*Task inputs:*
* BEGIN *
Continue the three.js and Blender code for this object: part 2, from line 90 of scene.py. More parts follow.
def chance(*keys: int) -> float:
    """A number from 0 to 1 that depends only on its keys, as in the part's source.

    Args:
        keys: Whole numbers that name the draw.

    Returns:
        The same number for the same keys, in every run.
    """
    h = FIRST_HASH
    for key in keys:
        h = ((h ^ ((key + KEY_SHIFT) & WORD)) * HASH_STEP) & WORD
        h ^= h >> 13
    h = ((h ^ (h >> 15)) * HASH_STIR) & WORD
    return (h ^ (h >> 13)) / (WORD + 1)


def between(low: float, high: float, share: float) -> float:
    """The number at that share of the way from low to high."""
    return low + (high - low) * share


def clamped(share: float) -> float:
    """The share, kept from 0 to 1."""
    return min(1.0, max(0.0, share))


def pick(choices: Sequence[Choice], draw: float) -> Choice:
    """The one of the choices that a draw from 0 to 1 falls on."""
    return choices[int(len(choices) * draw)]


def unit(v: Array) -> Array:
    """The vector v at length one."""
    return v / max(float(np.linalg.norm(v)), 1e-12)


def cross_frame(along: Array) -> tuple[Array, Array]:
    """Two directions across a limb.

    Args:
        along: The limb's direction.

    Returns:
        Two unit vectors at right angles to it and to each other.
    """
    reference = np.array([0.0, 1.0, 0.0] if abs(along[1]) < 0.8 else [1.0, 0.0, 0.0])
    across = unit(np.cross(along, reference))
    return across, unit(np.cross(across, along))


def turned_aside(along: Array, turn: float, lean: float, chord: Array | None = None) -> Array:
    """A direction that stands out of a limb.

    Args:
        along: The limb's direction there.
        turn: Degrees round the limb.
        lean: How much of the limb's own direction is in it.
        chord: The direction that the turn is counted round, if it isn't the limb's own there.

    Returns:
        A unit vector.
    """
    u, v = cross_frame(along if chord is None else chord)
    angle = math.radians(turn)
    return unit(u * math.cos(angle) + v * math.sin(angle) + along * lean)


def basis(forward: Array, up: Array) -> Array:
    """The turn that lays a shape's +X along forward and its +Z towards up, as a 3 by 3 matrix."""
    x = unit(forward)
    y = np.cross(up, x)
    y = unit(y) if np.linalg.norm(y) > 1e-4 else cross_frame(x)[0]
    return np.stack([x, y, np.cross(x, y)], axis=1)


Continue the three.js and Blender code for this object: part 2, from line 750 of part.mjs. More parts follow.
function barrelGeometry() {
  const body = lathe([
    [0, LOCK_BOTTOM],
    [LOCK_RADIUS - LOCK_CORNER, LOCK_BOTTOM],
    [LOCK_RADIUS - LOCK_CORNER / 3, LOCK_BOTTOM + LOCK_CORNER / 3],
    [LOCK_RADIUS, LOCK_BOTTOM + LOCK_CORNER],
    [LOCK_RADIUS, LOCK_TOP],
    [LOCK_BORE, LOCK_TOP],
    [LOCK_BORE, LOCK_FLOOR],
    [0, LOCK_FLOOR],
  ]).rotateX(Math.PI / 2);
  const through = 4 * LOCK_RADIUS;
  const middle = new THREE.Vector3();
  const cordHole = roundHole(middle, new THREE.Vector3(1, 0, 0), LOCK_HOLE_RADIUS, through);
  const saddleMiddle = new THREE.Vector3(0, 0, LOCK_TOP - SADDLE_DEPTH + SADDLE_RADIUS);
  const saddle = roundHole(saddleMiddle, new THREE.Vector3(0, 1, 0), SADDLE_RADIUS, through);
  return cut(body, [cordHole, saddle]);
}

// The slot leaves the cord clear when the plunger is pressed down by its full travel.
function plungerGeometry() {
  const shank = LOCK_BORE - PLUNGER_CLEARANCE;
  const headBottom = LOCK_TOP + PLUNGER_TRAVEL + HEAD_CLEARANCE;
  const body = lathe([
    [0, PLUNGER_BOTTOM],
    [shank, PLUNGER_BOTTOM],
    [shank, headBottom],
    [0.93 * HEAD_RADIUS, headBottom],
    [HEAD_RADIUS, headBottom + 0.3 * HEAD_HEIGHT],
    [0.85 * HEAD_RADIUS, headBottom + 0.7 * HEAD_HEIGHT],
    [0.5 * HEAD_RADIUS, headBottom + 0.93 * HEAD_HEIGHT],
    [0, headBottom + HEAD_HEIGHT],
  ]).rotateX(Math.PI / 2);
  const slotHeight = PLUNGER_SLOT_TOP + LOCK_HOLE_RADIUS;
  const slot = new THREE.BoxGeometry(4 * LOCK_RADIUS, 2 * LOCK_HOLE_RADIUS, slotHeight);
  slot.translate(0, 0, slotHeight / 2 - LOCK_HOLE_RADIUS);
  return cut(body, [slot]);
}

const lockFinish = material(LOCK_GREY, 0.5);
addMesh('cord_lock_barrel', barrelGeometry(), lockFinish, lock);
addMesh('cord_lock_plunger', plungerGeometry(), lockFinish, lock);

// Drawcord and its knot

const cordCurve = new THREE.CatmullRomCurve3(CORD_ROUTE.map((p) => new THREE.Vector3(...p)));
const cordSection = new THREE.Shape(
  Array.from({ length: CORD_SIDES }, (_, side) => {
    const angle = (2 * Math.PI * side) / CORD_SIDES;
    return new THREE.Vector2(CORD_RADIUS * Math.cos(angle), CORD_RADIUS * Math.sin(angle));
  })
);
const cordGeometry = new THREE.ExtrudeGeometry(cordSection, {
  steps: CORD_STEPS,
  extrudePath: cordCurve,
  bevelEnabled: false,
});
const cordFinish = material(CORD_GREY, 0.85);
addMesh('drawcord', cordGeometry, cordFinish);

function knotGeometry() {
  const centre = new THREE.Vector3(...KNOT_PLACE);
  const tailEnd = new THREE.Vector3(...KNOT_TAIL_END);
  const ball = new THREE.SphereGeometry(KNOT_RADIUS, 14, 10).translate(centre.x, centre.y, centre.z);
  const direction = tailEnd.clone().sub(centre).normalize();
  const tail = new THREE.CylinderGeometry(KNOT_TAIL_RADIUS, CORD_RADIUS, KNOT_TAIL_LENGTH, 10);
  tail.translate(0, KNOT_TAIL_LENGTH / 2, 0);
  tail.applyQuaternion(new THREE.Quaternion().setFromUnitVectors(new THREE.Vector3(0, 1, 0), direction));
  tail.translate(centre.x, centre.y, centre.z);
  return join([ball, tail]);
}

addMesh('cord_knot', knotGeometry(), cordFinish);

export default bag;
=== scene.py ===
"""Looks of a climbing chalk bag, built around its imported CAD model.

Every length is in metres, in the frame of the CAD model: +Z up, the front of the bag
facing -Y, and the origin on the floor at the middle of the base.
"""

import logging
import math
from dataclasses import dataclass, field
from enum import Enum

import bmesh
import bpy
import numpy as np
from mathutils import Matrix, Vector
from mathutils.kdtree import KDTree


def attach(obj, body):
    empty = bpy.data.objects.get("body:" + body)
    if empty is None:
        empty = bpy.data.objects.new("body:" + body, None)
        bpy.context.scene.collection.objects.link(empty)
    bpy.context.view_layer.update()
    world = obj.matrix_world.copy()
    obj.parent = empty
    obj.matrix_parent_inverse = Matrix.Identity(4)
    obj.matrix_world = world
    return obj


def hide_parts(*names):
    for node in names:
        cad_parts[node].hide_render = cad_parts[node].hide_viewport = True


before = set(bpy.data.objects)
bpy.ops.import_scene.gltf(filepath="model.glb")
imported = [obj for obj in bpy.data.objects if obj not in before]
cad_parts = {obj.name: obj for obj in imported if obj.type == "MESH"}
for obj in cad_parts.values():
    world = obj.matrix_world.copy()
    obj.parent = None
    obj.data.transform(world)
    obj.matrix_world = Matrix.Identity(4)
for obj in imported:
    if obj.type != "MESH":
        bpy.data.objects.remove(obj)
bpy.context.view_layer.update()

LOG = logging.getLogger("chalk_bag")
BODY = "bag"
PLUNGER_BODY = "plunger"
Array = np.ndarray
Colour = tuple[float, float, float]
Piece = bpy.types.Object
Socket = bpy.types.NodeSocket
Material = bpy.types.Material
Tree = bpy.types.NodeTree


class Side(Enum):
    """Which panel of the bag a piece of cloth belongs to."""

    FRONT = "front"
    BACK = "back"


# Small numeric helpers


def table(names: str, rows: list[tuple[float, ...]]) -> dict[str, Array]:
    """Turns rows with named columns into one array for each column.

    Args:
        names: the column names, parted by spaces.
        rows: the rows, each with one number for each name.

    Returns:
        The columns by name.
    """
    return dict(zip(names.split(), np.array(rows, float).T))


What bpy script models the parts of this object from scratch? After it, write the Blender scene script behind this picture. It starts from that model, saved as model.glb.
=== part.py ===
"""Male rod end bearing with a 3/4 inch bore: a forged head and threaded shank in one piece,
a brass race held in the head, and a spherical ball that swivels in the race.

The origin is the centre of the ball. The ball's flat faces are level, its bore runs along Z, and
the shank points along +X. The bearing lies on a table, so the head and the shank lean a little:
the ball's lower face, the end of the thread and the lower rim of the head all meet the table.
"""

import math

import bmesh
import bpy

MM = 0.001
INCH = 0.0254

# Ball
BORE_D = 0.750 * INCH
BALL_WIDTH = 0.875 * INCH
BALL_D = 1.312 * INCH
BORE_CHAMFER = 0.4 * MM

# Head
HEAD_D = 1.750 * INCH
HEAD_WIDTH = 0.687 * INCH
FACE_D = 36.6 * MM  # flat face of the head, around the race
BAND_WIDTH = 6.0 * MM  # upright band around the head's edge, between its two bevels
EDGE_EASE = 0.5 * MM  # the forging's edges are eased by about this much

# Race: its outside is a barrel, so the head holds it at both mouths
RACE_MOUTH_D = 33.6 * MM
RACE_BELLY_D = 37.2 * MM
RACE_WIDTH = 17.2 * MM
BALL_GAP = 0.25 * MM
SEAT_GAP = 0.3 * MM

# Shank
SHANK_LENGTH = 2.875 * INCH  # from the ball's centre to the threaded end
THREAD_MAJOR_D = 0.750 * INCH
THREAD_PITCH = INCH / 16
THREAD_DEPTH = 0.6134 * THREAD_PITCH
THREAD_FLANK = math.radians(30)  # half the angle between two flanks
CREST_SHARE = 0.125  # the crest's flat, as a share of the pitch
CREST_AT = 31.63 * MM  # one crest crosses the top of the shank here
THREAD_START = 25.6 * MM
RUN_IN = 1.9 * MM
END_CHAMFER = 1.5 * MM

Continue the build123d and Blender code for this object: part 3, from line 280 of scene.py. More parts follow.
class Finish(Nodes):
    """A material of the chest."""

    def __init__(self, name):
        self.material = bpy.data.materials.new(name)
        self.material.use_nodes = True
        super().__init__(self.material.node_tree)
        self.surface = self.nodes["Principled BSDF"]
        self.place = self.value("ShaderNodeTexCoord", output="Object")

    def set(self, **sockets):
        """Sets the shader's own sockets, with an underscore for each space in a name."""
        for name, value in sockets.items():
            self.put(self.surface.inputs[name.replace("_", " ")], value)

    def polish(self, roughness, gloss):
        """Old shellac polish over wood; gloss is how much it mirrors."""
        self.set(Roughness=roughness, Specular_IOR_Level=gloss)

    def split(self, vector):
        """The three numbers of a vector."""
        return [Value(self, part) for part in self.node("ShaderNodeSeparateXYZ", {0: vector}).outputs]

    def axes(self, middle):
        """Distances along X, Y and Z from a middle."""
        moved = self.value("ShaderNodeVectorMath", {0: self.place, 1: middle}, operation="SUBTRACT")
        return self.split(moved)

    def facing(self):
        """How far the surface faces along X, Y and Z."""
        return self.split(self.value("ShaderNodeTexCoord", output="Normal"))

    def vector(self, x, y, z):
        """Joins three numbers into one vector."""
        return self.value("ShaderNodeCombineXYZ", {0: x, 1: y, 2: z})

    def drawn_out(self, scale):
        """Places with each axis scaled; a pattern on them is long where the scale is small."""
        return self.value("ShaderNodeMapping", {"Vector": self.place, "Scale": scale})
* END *
*Short problem:* Only the lines from the one with "addMesh('drawcord', cordGeometry, cordFinish);" to the one with "imported = [obj" are wanted; extract them exactly, both ends included.

*Worked answer:*
addMesh('drawcord', cordGeometry, cordFinish);

function knotGeometry() {
  const centre = new THREE.Vector3(...KNOT_PLACE);
  const tailEnd = new THREE.Vector3(...KNOT_TAIL_END);
  const ball = new THREE.SphereGeometry(KNOT_RADIUS, 14, 10).translate(centre.x, centre.y, centre.z);
  const direction = tailEnd.clone().sub(centre).normalize();
  const tail = new THREE.CylinderGeometry(KNOT_TAIL_RADIUS, CORD_RADIUS, KNOT_TAIL_LENGTH, 10);
  tail.translate(0, KNOT_TAIL_LENGTH / 2, 0);
  tail.applyQuaternion(new THREE.Quaternion().setFromUnitVectors(new THREE.Vector3(0, 1, 0), direction));
  tail.translate(centre.x, centre.y, centre.z);
  return join([ball, tail]);
}

addMesh('cord_knot', knotGeometry(), cordFinish);

export default bag;
=== scene.py ===
"""Looks of a climbing chalk bag, built around its imported CAD model.

Every length is in metres, in the frame of the CAD model: +Z up, the front of the bag
facing -Y, and the origin on the floor at the middle of the base.
"""

import logging
import math
from dataclasses import dataclass, field
from enum import Enum

import bmesh
import bpy
import numpy as np
from mathutils import Matrix, Vector
from mathutils.kdtree import KDTree


def attach(obj, body):
    empty = bpy.data.objects.get("body:" + body)
    if empty is None:
        empty = bpy.data.objects.new("body:" + body, None)
        bpy.context.scene.collection.objects.link(empty)
    bpy.context.view_layer.update()
    world = obj.matrix_world.copy()
    obj.parent = empty
    obj.matrix_parent_inverse = Matrix.Identity(4)
    obj.matrix_world = world
    return obj


def hide_parts(*names):
    for node in names:
        cad_parts[node].hide_render = cad_parts[node].hide_viewport = True


before = set(bpy.data.objects)
bpy.ops.import_scene.gltf(filepath="model.glb")
imported = [obj for obj in bpy.data.objects if obj not in before]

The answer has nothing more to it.